The collections function is so important for Wix.com (WIX - Free Report) , they break it out as a stand-alone number almost as important as their top-line revenues. I first noticed this as I did some research on the company for my recent Bear of the Day article, that based off of their Q1 earnings report, that their Collections exceeded their revenue for the quarter by 15% at $200.4 million vs $174.3 million.

And in Q1 2018, Collections were $159.7 million vs $137.8 million in revenue.

This probably means a mix of two things: (1) that even though Wix charges upfront for services, they still don't collect the majority of revenues right away due to failed credit card payments/disputes/refunds, and/or (2) collections are running several quarters ahead of new “revenue” which they don't get to book until services are rendered (on a pro-rated basis).

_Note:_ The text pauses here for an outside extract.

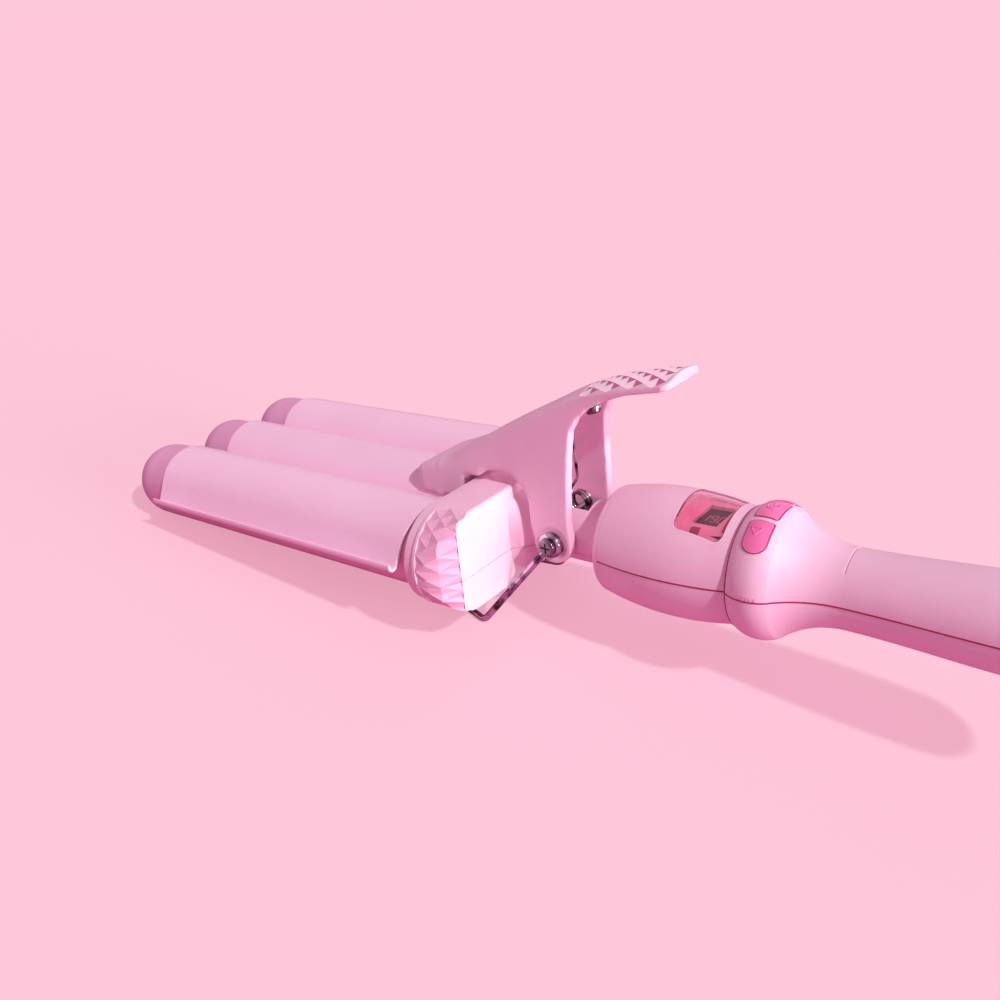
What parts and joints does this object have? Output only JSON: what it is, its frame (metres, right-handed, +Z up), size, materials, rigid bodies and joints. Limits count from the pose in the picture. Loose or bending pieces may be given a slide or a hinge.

I'm no accounting whiz, but I think the latter category dominates here. In other words, these subscription SaaS companies like Wix are masters at collecting money up-front that they can't call revenue until services are delivered.

For instance, if they have a special deal where they charge $200 annually upfront for a basic website functionality with ecommerce services, etc., they can "collect" that full amount today but they can't book it as revenue unless incrementally or at some later point in the subscription year.

Recognized vs deferred revenue is not a new concept of course, as many industries have long-term recurring contracts and unique book-to-bill conventions. But with all the new software animals in the jungle, it looks like this type of accounting jiu-jitsu is becoming an art in the world of subscription SaaS.

Be sure to watch the video that accompanies this article to learn more about Atlassian (TEAM - Free Report) and their SaaSy partner in all-things-productivity, Slack, which is expected to launch a direct listing of their soon-to-be-public company with the symbol WORK. Together they probably foster some powerful TEAM-WORK.

I also mention Workday (WDAY - Free Report) in HR software and Shopify (SHOP - Free Report) in online retail as two other great new hybrid PaaS/IaaS (platform-as-a-service/infrastructure-as-a-service) companies. I should have bought SHOP, the "lil Amazon" for small web merchants, when I stared at it near $100 and then again at $200.

And I just can't bring myself to pay more than 15X next year's projected sales of $2 billion now. So please, please convince me I'm wrong so I can just bite the bullet and own SHOP forever!

Disclosure: At the time of publication, I was long ZUO and short WIX and TEAM for the Zacks TAZR Trader portfolio.